Hmm. I've missed it ) The patches may be modified to skip capabilities check
when watchdog opened from non root user.

That makes no sense, if you add a capability check you should *always*
check that capability.



Also since you add the check on open, not on specific syscalls you are
adding extra security checks to the open path. Now users are trained when
open() fails with -EPERM to check
1: Standard unix file rights
2: For selinux denials

Adding a third way to make open() fail with -EPERM is not going to make
sysadmins very happy, esp. since this will not have any special logging
to make the cause clear (unlike selinux).
Add log message is not problem too. The EPERM error got from other places,
where this capability checked. May be you can suggest better error code?


The error code is fine, if we are going to add a capability check
logging if things fail on it is probably a very good idea.

Moreover, since you add the check to open, what does it buy us over
normal file-permissions? We already have a perfectly fine way to limit
access to the watchdog device, namely standard unix file permissions,
needing to fiddle with both file permissions and capabilities to allow
a non root process to open /dev/watchdog is not making things easier,
while at the same time not adding any value, since no extra granularity
wrt security is gained.
Hm, so for what capabilities were created if standard permissions are good enough?

Because a lot of actions require a process to have root rights, and the whole
idea of capabilities is to allow a process to do something like
say build raw network packets (ie ping) without requiring full root, ie
normally ping will be:
-rwsr-xr-x. 1 root root 40912 Jan 25 20:52 /usr/bin/ping

However with capabilities ping will be:
[hans@shalem ~]$ ls -l /usr/bin/ping
-rwxr-xr-x. 1 root root 40912 Jan 25 20:52 /usr/bin/ping
[hans@shalem ~]$ getcap /usr/bin/ping
/usr/bin/ping = cap_net_raw+ep

So if as a normal user you now run ping, the ping process does not get
elevated to the full privileges of root (note it is not suid root),
the only privilege elevation it gets is gaining the CAP_NET_RAW
capability.

> Reason of this patchset is to guard one more way to reboot hardware node in same manner as it does in other places, because now root process without this capability set can write something to watchdog device and after some timeout the hardware reboots. May be my way is wrong, but this looks like a small security hole when non authorized process do things that it should not be able to do.

I can see where you're coming from, but having a process run as root,
but with some capabilites removed, is not how capabilities are normally
used. The whole idea is not to run the process as root as all, and instead
only give it the capabilities it needs.

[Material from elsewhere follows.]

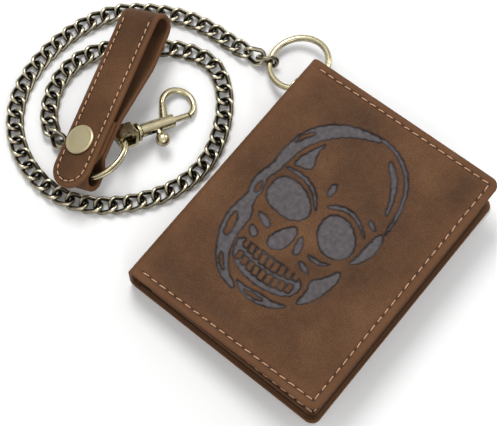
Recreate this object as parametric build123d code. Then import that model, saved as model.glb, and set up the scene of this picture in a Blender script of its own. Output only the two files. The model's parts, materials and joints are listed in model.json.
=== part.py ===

Also note that even with stripped
capabilities running as root pretty much means full system access anyways,
ie a program as root can do the following without needing any special
capabilities (AFAIK): create a copy of /bin/sh (the copy will be owned by
root), make it suid (this is allowed since the file is owned by the same
uid as the process setting the suid bit), execute it -> full root.